Over the past year, mobile video experience significantly improved, with more users enjoying a ‘very good’ to ‘excellent’ viewing experience.
This is based on new data from Opensignal’s State of Mobile Video report,which analysed 100 countries across the globe on the state of mobile video experience, from 1 August to 30 October.
The mobile analytics company found mobile video experience significantly improved in 59% of 100 countries it analysed. “Users now experienced ‘very good’ mobile video experience in 22 countries, including major markets like Canada, Germany, Italy, Japan and the UK.
“Similarly, 21 countries moved into the ‘good’ category this year, including Brazil, Chile, Mexico, Russia and Vietnam. France was the only country to jump two categories, rising from ‘fair’ to ‘very good’ in just one year.”
Opensignal measures the average video experience of its users on 3G and 4G networks for each operator.
The video experience metric is derived from an International Telecommunication Union-based approach for determining video quality. The metric calculation takes picture quality, video loading time and stall rate into account.
The firm measures video experience on a scale of 0-100, with scores falling into the following categories: 75-100 (excellent), 65-75 (very good), 55-65 (good), 40-55 (fair) and 0-40 (poor).
The firm says in 2018 no country rated mobile video quality as ‘excellent’. That, however, has changed this year, with six countries rating mobile video experience as ‘excellent’.
“In Opensignal’s analysis of 100 countries, only mobile users in Norway, the Czech Republic, Austria, Denmark, Hungary and the Netherlands enjoyed the top category of mobile video experience, although overall, users in 37% of countries enjoyed either a ‘very good’ or ‘excellent’ experience.”
In the Middle East and Africa, Opensignal found video experience setbacks as well as improvements.
In the case of SA, the firm highlights the country stopped just 1.7 points short of the 65-point mark, preventing it from reaching the ‘very good’ ranking this year. South Africa now ranks sixth in the region, after Lebanon’s stratospheric growth surpassed SA by 0.5 points.
Last year, SA broke into the ‘good’ category, beating some arguably more advanced markets, including France, Ireland and Russia. The country achieved a score of 55.87 in Opensignal’s video experience metric.
This time around, there is no change in the video experience category SA finds itself, despite users enjoying a mobile video experience score of 63.3 – just behind Lebanon on 63.8 – followed by Tunisia with 60.8 and Morocco on 56.6.
The report states: “Four countries moved into the ‘very good’ category for the first time across the Middle East and Africa in 2019: UAE, Oman, Qatar and Kuwait. Leading African countries narrowly missed out on joining these three in the top category for the regions.”
Commenting on the continent’s video experiences, Ian Fogg, VP analysis at Opensignal, says: “Mobile users across Africa benefit from a great mobile video experience even more than do users in other regions because in Africa, mobile broadband is often the only way to watch on-demand TV, movies and short video because of the worse fixed broadband coverage.”
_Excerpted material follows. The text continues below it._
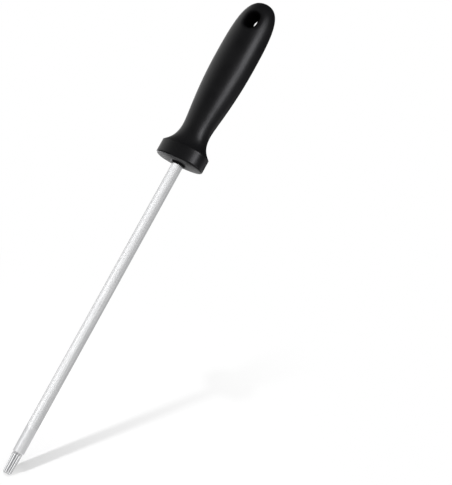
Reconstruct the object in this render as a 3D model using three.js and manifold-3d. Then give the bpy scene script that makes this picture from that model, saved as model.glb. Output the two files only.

He adds: “In the parts of Sub-Saharan Africa where 4G networks are still relatively new and immature, the opportunities of offering mobile video will help operators looking to promote 4G’s benefits over older, less capable 3G networks.”
Opensignal’s analysis indicates that 28% of countries ranked just ‘fair’ for mobile video experience.
“Those countries in the ‘fair’ category include large markets like Indonesia, the Philippines, Russia, and even the US. By contrast, in 9% of countries, users suffered a ‘poor’ mobile video experience, meaning mobile video is practically unwatchable.”
In 2018, 10 countries across Africa and the Middle East rated as ‘poor’, improving only slightly, with eight countries in 2019, according to the firm.
“In both Libya and Iraq, the mobile video experience of users worsened by 1.0 and 6.9 points, highlighting the challenges of offering mobile services in countries which continue to suffer from geopolitical instability.”